The council submitted a planning application for the £22m Eastern High School in June.

Announcing the scheme had been dropped, the council said a reduction in the amount of money available from the Welsh Government had forced the rethink.

Image caption,

Cardiff council has dropped its proposals for the new high school on the recreation ground site

It said projects that could have been completed at once would now have to be phased, while school improvements would now take longer.

Council leader Rodney Berman said the affordability of the Eastern High School project had always been its main barrier.

He said: "A number of factors have changed since we brought forward the plans in 2007 and it makes sense to now reexamine the proposals.

"This gives us the opportunity to consider another option which will allow us to phase the creation of a new-build school on the site of Rumney High School."

Governors

The council said the increased demand for Catholic and Welsh-medium education in the east of the city and the reduction of demand for an English-medium high school meant the proposed high school may not be needed.

Opponents said the council had previously ignored the option of siting the new school on either of the existing schools sites or at another location in St Mellons.

Image caption,

The council is now likely to redevelop the existing Rumney High School site

Councillor Heather Joyce resigned as chair of the temporary governing body of the proposed new school in protest when the plans were submitted. She remains chair of governors at Llanrumney High School.

She said: "I am overjoyed that the recreation ground has been saved but I'm disappointed that they're not giving us a new school.

"Having been promised a '21st Century school' for the last four years, all they want to do now is to do a re-fit.
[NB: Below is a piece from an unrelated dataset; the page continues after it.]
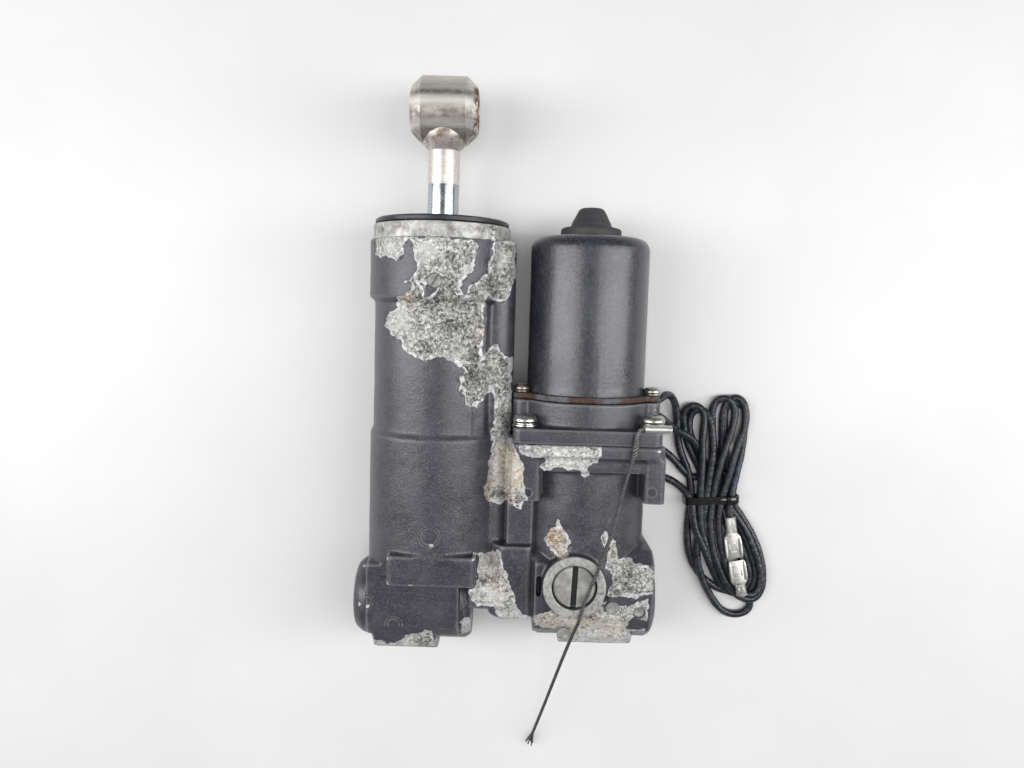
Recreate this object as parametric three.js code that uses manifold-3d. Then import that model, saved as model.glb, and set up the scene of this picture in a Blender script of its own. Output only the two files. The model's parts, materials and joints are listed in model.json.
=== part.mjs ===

I think our children deserve better than that."

The Welsh Government announced in the summer that councils would have to find 50% of school modernisation costs and not 30% as previously.

'Disappointing'

A Welsh Government spokesperson said: "In approving the original proposals for school reorganisation in east Cardiff, the minister was satisfied that this would provide a brand new education facility to the area, using improved buildings and facilities to offer education which is at least as good quality as that currently available, and potentially better.

"It is disappointing that these plans are now being reconsidered on the basis of changes for funding that was never agreed for this project.

"Our 21st Century schools programme was never intended to be a 'big bang' approach, but a long-term programme of investment.

"It is now up to the local authority to consider what action is necessary to ensure that learners in these communities have access to an education provision of the highest possible quality."